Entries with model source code
++++

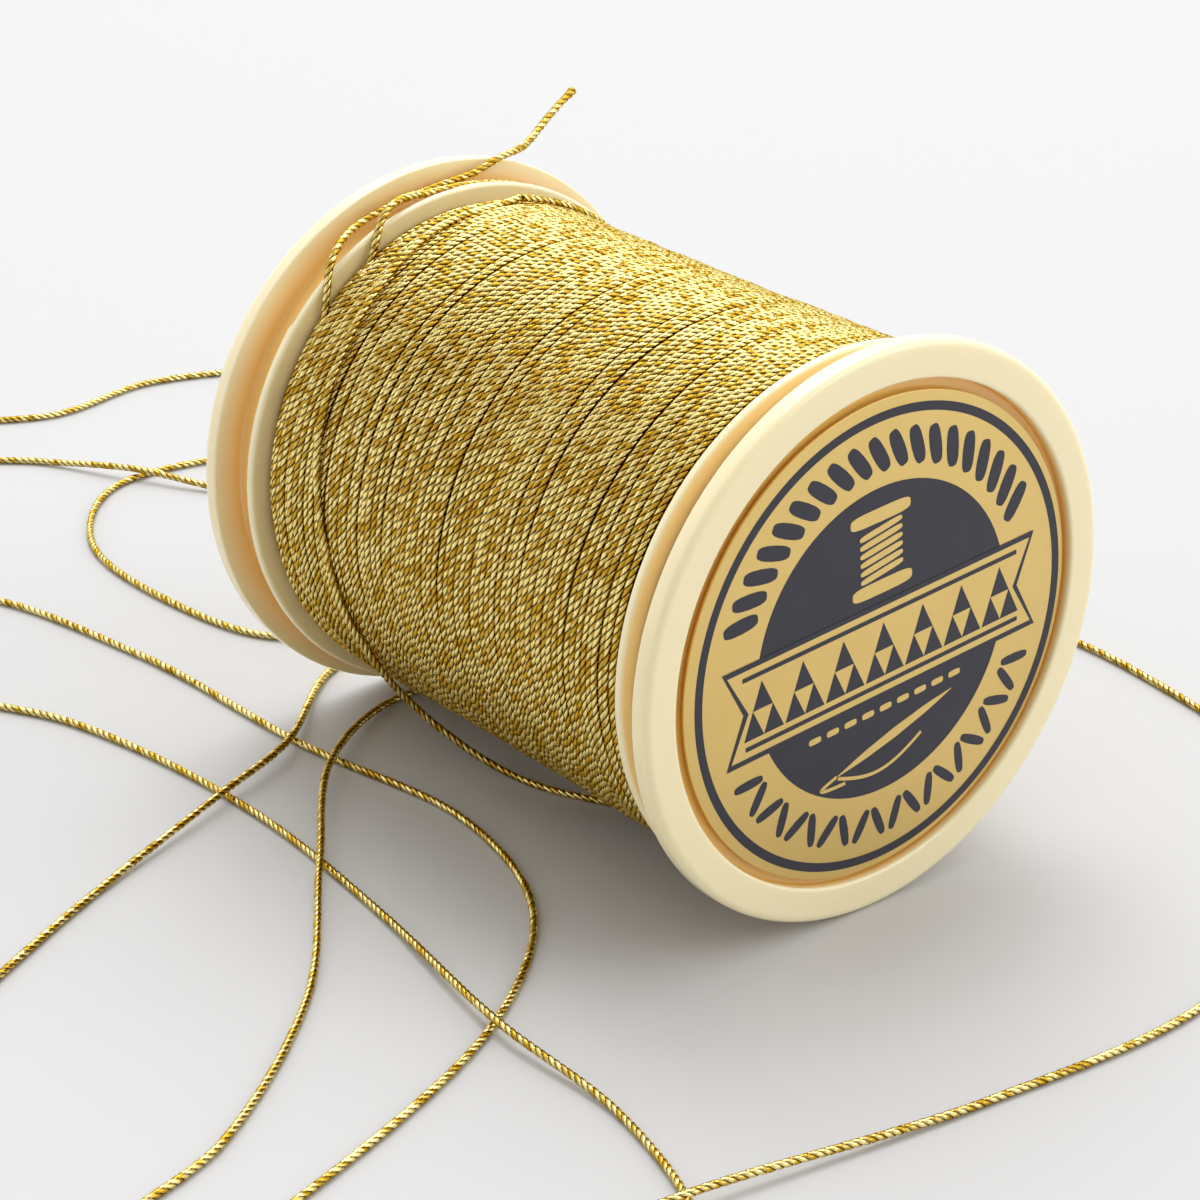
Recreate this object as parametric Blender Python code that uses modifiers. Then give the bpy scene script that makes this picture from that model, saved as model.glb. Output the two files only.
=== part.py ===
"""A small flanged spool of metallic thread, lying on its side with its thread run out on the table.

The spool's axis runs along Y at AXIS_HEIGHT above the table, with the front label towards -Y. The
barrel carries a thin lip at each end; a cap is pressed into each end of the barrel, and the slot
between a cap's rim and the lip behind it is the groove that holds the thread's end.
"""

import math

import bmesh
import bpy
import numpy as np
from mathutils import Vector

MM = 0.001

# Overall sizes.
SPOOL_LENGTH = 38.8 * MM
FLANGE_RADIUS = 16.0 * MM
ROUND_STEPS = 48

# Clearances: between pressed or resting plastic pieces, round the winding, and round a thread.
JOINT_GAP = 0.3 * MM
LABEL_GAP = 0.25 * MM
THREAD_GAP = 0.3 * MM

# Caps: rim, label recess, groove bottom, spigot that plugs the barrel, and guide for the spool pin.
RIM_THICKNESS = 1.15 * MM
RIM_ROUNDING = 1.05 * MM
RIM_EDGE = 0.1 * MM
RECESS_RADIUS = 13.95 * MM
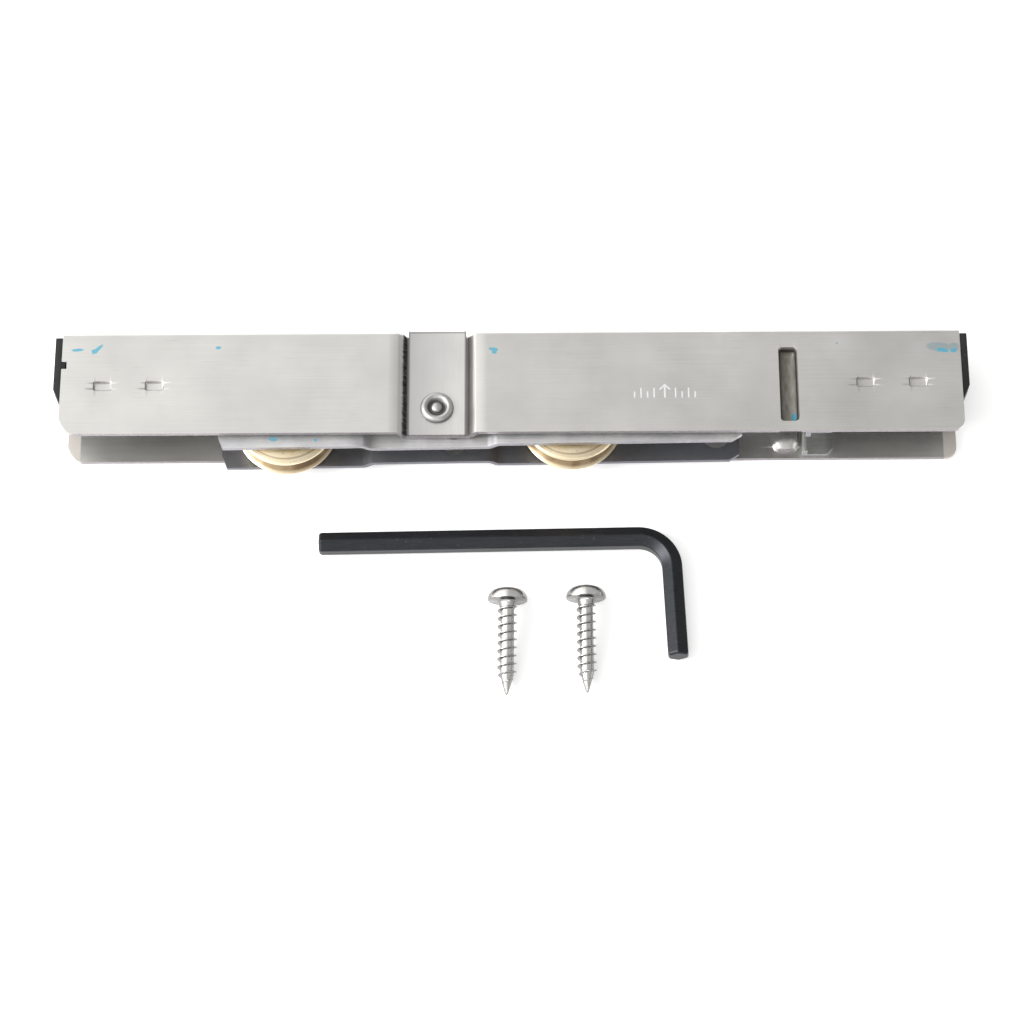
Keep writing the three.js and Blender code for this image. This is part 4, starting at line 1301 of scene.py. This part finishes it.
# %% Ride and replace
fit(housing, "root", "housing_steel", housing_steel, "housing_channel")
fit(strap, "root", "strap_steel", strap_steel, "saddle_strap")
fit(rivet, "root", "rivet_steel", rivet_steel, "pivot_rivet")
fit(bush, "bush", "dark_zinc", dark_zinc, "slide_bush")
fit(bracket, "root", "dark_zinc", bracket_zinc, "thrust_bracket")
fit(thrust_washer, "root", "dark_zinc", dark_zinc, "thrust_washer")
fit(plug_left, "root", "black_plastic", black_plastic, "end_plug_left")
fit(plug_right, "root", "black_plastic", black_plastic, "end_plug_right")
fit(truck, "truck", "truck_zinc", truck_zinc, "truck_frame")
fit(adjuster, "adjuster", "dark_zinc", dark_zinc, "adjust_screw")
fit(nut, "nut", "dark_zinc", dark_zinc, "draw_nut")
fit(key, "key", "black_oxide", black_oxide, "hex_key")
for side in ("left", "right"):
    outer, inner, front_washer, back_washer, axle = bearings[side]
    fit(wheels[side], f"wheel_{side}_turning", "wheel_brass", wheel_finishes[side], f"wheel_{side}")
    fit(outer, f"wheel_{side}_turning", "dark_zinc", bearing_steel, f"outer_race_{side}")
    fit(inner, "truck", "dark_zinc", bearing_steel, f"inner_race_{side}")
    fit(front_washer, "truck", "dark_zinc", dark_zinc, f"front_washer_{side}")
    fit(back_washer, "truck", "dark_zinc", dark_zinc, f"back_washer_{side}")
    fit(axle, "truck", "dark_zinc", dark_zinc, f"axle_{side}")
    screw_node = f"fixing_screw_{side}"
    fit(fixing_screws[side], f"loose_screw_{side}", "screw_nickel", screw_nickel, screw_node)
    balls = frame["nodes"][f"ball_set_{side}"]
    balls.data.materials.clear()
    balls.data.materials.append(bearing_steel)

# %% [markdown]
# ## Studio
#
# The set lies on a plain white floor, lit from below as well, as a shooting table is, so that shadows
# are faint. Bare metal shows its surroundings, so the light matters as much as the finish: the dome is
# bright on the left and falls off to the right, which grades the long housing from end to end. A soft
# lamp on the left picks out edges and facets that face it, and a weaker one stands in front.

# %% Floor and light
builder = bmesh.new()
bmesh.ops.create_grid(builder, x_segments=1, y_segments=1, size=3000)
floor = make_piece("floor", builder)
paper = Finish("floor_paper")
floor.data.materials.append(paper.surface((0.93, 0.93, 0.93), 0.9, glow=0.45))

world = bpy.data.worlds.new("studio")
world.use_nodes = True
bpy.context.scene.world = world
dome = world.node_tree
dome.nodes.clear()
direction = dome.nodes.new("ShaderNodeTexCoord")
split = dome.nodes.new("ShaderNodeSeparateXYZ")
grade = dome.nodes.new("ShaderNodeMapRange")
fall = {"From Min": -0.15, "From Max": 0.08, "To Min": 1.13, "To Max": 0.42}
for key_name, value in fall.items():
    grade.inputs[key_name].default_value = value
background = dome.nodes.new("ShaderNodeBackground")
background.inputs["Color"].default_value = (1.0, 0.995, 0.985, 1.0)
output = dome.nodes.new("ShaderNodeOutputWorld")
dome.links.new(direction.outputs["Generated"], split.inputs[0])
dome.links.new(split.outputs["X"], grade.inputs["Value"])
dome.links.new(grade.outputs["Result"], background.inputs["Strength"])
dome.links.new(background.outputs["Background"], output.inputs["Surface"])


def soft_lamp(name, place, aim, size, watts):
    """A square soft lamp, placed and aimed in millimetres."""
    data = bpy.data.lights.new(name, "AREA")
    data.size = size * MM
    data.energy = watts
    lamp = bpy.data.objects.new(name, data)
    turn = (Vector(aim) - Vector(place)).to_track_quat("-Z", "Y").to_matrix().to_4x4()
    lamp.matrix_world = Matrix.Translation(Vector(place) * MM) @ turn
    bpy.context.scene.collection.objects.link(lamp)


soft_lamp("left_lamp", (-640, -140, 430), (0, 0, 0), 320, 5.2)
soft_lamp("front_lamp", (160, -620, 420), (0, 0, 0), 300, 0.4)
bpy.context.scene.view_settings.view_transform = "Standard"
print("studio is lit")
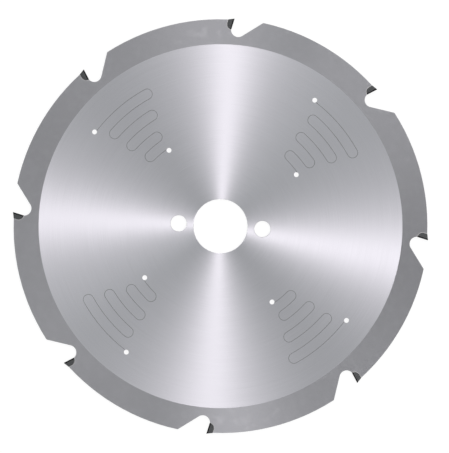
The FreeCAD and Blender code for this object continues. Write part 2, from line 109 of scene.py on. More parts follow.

++++

• _Exercise requirements_
Of the lines above, how many hold the word "that"? Say the number alone.

• _Response to the exercise_
5